Posted by Peter Varhol in Uncategorized.

I didn’t know a lot about airliners back in the day, but perhaps a couple of times a year, starting in the late 1960s, my father used to take me out to a road at the end of Greater Pittsburgh International Airport (PIT) to watch planes take off. I suppose this is an acquired taste, but to me, a homebound youth with a travel bug, it was how I connected to a larger world at the time.

I wasn’t good at identifying planes, now 40-plus years ago. There were few resources for youth and aviation at that time.  I think I might be marginally better today, at least with the aircraft manufacturers in the Western Hemisphere (okay, Boeing, Airbus, Bombardier, and Embraer; I can even do an occasional Gulfstream and LearJet).  I probably know something of the general aviation craft too, but those have changed substantially from the basic Piper (no longer in business), Cessna (mostly commercial), and Bellanca (no longer in business).  Many are now of European origin; it has become prohibitively expensive to produce small planes in the US these days.

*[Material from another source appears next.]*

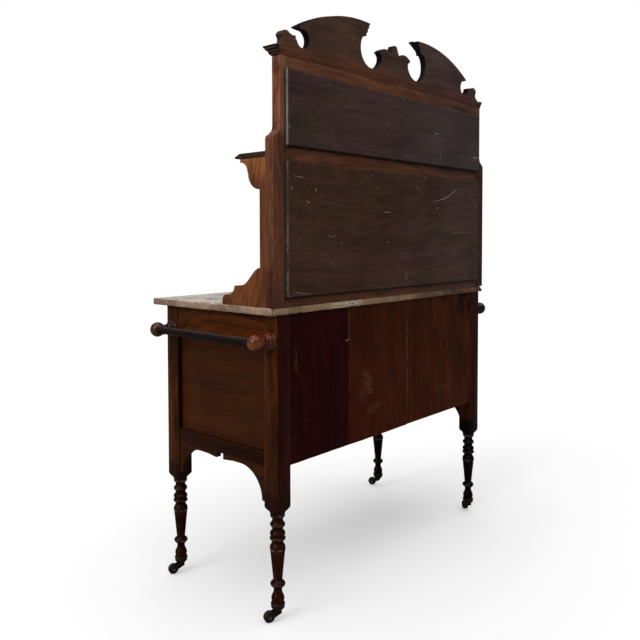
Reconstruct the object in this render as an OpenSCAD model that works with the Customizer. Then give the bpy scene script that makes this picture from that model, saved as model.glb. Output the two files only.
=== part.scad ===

I grew up near Aliquippa, Pennsylvania. It had a small airport where the high-wing Volair 4-seaters were manufactured.  I understand from my decades-long subscription to Flying magazine that it was an early progenitor to the Rockwell Aero Commander.

I also became a pilot. In fact, I soloed the day after I got my driver’s license, at 16, in a Piper Cherokee 140 (for those of you who are counting, this was 1973).  I got the license, but rarely flew after that.  My eyesight precluded flying for the Air Force, and somewhere along the line I lost the bug.  I did have one wonderful afternoon with a commercial Britten-Norman Islander in the Caribbean in my 20s, where the pilot let me fly right seat and take the controls.

Today, I primarily engage in plane spotting when I travel.  Sometimes (I live close to one of the final legs of MHT Runway 36) I can pick out the Southwest 737s coming in, mostly because of their distinctive paint schemes.  And in the summertime, when it’s light out and I’m jogging in the early morning, I can see the old yellow DHL Boeing 727 or the FedEx Airbus 318 as they come in around 5AM.

I care about commercial aircraft in part because I want to know where to sit when I fly. But I will also sit in the Delta Sky Club in DTW, or ATL, or wherever my travels take me, and watch planes taxi, take off, and land.  I lost the car bug early in my adulthood, but the plane bug still holds a grip on me.